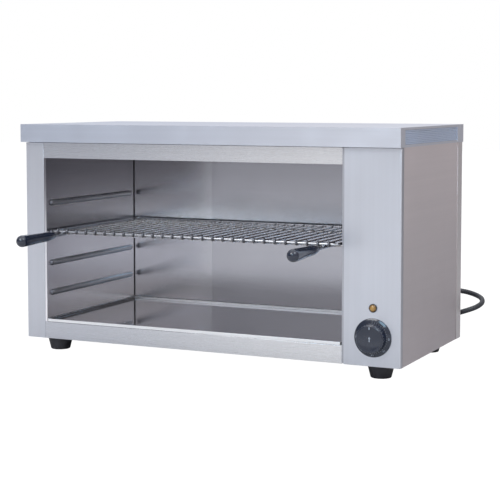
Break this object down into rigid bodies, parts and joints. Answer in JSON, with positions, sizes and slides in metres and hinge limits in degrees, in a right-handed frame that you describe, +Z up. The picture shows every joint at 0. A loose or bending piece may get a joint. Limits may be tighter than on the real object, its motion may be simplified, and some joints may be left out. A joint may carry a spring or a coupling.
{
  "type": "cheese melter",
  "caption": "Countertop open-front cheese melter: stainless cabinet, top heating elements, pull-out wire rack with two grips, drip tray, thermostat knob, indicator lamp and mains cord.",
  "frame": {"origin": "centre of the four feet's outline on the surface that the cabinet stands on", "axes": "+X to the right along the longest side, seen from the open front; +Y to the back; +Z up"},
  "size_m": [0.7235, 0.587, 0.4],
  "materials": {
    "stainless": "brushed satin stainless sheet",
    "bright_steel": "bright, nearly mirror-finished stainless sheet",
    "plain_steel": "plain galvanised or stainless sheet, dull",
    "vent_mesh": "perforated stainless sheet, satin",
    "rack_chrome": "bright chromed wire",
    "element_sheath": "oxidised alloy sheath, satin",
    "ceramic_wool": "soft white ceramic wool",
    "brass_fittings": "plain turned brass",
    "copper": "drawn copper, satin",
    "ceramic_body": "white ceramic-like insulator, matte",
    "wire_insulation": "glass-fibre sleeved wire, matte",
    "black_plastic": "glossy black phenolic plastic",
    "matte_black": "matte black plastic",
    "amber_lens": "clear amber lens",
    "cord_rubber": "smooth black rubber cord",
    "foot_rubber": "moulded black rubber, matte",
    "screw_steel": "plain zinc-plated or stainless screws"
  },
  "bodies": {
    "body": {"top_cover": "stainless", "vent_grille_left": "vent_mesh", "vent_grille_right": "vent_mesh", "left_side_panel": "stainless", "right_side_panel": "stainless", "rear_panel": "stainless", "base_pan": "plain_steel", "left_stile": "stainless", "header_rail": "stainless", "sill_rail": "stainless", "control_fascia": "stainless", "cavity_wall_left": "stainless", "cavity_wall_right": "stainless", "cavity_back": "stainless", "cavity_floor": "bright_steel", "floor_supports": "plain_steel", "reflector": "bright_steel", "insulation_blanket": "ceramic_wool", "heating_element_front": "element_sheath", "heating_element_middle": "element_sheath", "heating_element_rear": "element_sheath", "element_fittings": "brass_fittings", "element_hangers": "plain_steel", "thermostat_body": "ceramic_body", "dial_bezel": "black_plastic", "indicator_lens": "amber_lens", "indicator_body": "matte_black", "thermostat_bulb": "copper", "bulb_clips": "plain_steel", "capillary_tube": "copper", "terminal_block": "ceramic_body", "earth_stud": "brass_fittings", "internal_wiring": "wire_insulation", "cable_gland": "matte_black", "strain_relief": "cord_rubber", "inner_lead": "cord_rubber", "mains_cord": "cord_rubber", "cord_coil": "cord_rubber", "coil_tie": "matte_black", "mains_cord_end": "cord_rubber", "mains_plug": "cord_rubber", "plug_pins": "brass_fittings", "foot_front_left": "foot_rubber", "foot_front_right": "foot_rubber", "foot_rear_left": "foot_rubber", "foot_rear_right": "foot_rubber", "foot_screws": "screw_steel", "cover_screws": "screw_steel", "rear_screws": "screw_steel", "base_screws": "screw_steel", "thermostat_screws": "screw_steel"},
    "rack": {"rack_frame": "rack_chrome", "rack_wires": "rack_chrome", "handle_shanks": "rack_chrome", "left_grip": "black_plastic", "right_grip": "black_plastic"},
    "tray": {"drip_tray": "bright_steel"},
    "knob": {"control_knob": "black_plastic", "thermostat_spindle": "plain_steel"}
  },
  "joints": [
    {"name": "rack_slide", "type": "slide", "parent": "body", "child": "rack", "axis": [0, -1, 0], "range_m": [0, 0.28]},
    {"name": "tray_slide", "type": "slide", "parent": "body", "child": "tray", "axis": [0, -1, 0], "range_m": [0, 0.3]},
    {"name": "knob_turn", "type": "hinge", "parent": "body", "child": "knob", "pos_m": [0.302, -0.16, 0.069], "axis": [0, 1, 0], "range_deg": [0, 270]}
  ]
}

·····

=== Challenge ===
Copy each line above where the string "hinge" occurs.

=== Response to this exercise ===
Break this object down into rigid bodies, parts and joints. Answer in JSON, with positions, sizes and slides in metres and hinge limits in degrees, in a right-handed frame that you describe, +Z up. The picture shows every joint at 0. A loose or bending piece may get a joint. Limits may be tighter than on the real object, its motion may be simplified, and some joints may be left out. A joint may carry a spring or a coupling.
    {"name": "knob_turn", "type": "hinge", "parent": "body", "child": "knob", "pos_m": [0.302, -0.16, 0.069], "axis": [0, 1, 0], "range_deg": [0, 270]}